Thursday, September 08, 2005

Pump up the volume, Daddy!

Yesterday, while she was doing her homework, my daughter started singing. Did she sing a sweet rendition of Twinkle, Twinkle, Little Star? Did she belt out a tune from The Little Mermaid? Did she entertain us with her school song that she performed on stage?

No, no, and no.

What she sang was:

She went to Cleveland
With some guy named Leelan
That she met at the bank
Come back to Texas
Before you lose your accent

Apparently, it's her new favorite song. And that's all she knows of it, for now.

I asked her, "Where did you hear that song? Who taught you that?"

And my husband chimed in with an incredulous tone, "It was on in the truck yesterday and she asked me to turn it up!"

"I like that song, Mommy," she told me. "It has Cleveland in it."

The kids have been quite fascinated with Cleveland since I went there to help Patrick move. I can imagine them arriving there some day and being sorely disappointed.

But to have my little baby girl singing a pop song all day long is disconcerting, to say the least. And she's got her little brother joining in. He just sings, "Come back to Texas," over and over again.

I wonder if Bowling for Soup knows that they have a potential market with the three to six-year-old crowd.

But this whole situation has made me very cognizant of the music I play in the car. Even pretty innocent songs with no cussing can have pretty bad connotations when you take the lyrics out of context. Or when you put them in context.

For now, those lyrics aren't so bad. According to my husband, our daughter has turned into an adolescent overnight. As long as she's not flirting with boys, showing her naval, or wearing a thong, I'm cool with it for now.

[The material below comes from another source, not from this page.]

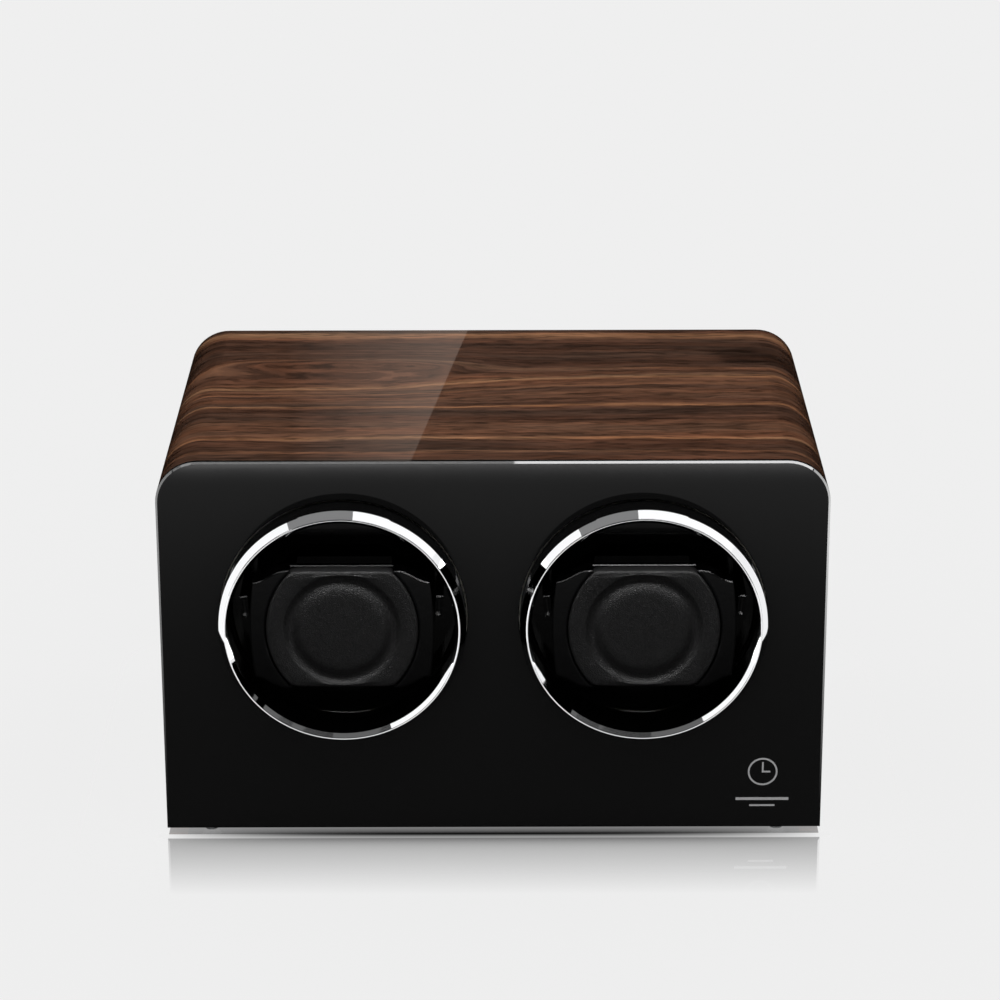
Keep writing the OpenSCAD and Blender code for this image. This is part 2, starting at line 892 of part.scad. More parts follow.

But I still need to make sure she isn't singing, "Besides the Mexican food sucks north of here anyway." That could be bad.

By the way...

From the department of good news, which is sorely needed right now, we have the results from Buffy's liver biopsy. According to the vet they were "absolutely fantastic". But we're leaving her on the medication as a precaution. (The dog, that is. Not the vet. Although I sometimes wonder.)